Auf einer abgelegenen Insel in Panama haben Kapuzineraffen ein bisher unbekanntes Verhalten entwickelt. Eine aktuelle Studie zeigt, wie sich diese soziale Praxis unter jungen Männchen verbreitet hat.
Die Weißgesicht-Kapuzineraffen auf der Insel Jicarón sind für ihre Verwendung von Steinwerkzeugen bekannt. Diese Fähigkeit, die seit 2017 beobachtet wird, wurde mit Hilfe von Kamerafallen untersucht. Im Jahr 2022 wurde eine überraschende neue Entdeckung gemacht: Ein junges Männchen trug ein Baby einer anderen Art, einen Brüllaffen, auf seinem Rücken.
Ein junges Kapuzineraffen-Männchen trägt einen Baby-Brüllaffen. Bildnachweis: Brendan Barrett / Max-Planck-Institut für Verhaltensbiologie
Zoë Goldsborough, Doktorandin am Max-Planck-Institut, identifizierte dieses Verhalten als eine Premiere. Die Analyse der Aufnahmen zeigte, dass es sich nicht um einen Einzelfall handelte. Vier verschiedene Brüllaffen-Babys wurden von demselben Individuum, das den Spitznamen Joker erhielt, über einen Zeitraum von mehreren Monaten transportiert. Ein Verhalten, das man als Entführung bezeichnen könnte.

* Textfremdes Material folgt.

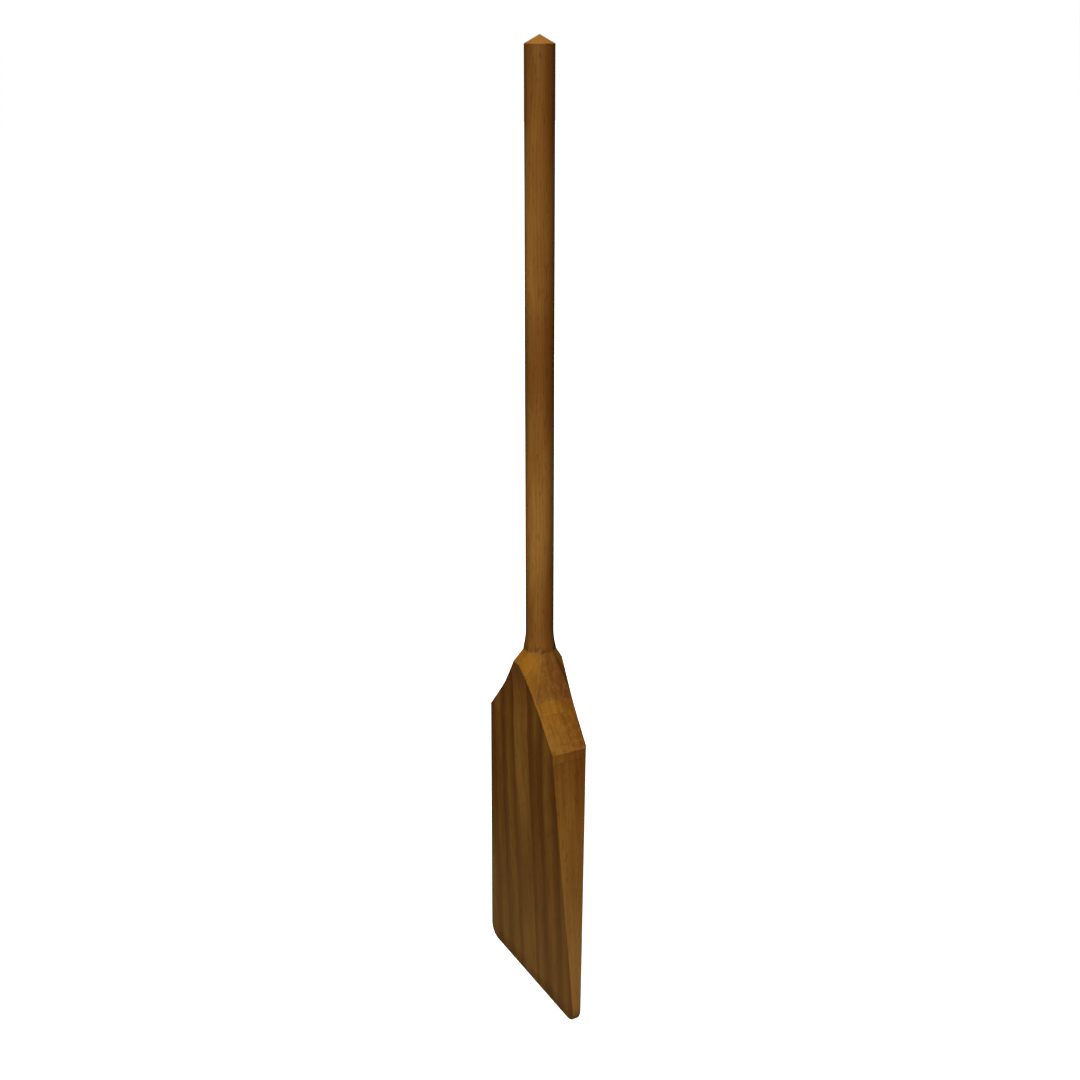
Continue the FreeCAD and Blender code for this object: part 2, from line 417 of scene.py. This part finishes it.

Die Forscher erwogen zunächst die Hypothese der Adoption. Die meisten Adoptionen werden jedoch von Weibchen durchgeführt. Die Einzigartigkeit dieses Falls veranlasste die Wissenschaftler, ihre Untersuchungen zu vertiefen. Sie entdeckten, dass sich das Verhalten auf vier weitere junge Kapuzineraffen-Männchen ausgeweitet hatte.
Innerhalb von 15 Monaten transportierten fünf Kapuzineraffen 11 Brüllaffen-Babys. Die Aufnahmen zeigen die jungen Männchen bei ihren üblichen Aktivitäten mit den Babys auf ihrem Rücken. Diese Praxis, die für die Kapuzineraffen keinen erkennbaren Nutzen zu haben scheint, hat sich offenbar sozial unter den jungen Männchen verbreitet.
Die Folgen für die Brüllaffen-Babys sind tragisch, mit mindestens vier dokumentierten Todesfällen. Die Forscher betonen, dass die Kapuzineraffen die Babys nicht misshandelten, aber nicht in der Lage waren, für sie zu sorgen. Diese soziale Tradition wirft Fragen über den Ursprung kulturellen Verhaltens bei Tieren auf.
Die Studie legt nahe, dass das Fehlen von Raubtieren und das einfache Leben auf der Insel die Entstehung solcher Traditionen erklären könnten. Die Kapuzineraffen, die über viel Freizeit verfügen, scheinen neue soziale Interaktionen zu erkunden. Diese Entdeckung eröffnet Perspektiven für die Erforschung tierischer Kulturen.
Die Forscher analysieren weiterhin die Daten, um die Entwicklung dieser Tradition zu verstehen. Ihre Auswirkungen auf die bereits gefährdete Brüllaffen-Population könnte zu einem Thema des Artenschutzes werden. Diese Studie bietet einen einzigartigen Einblick in die Dynamik kulturellen Verhaltens bei wildlebenden Tieren.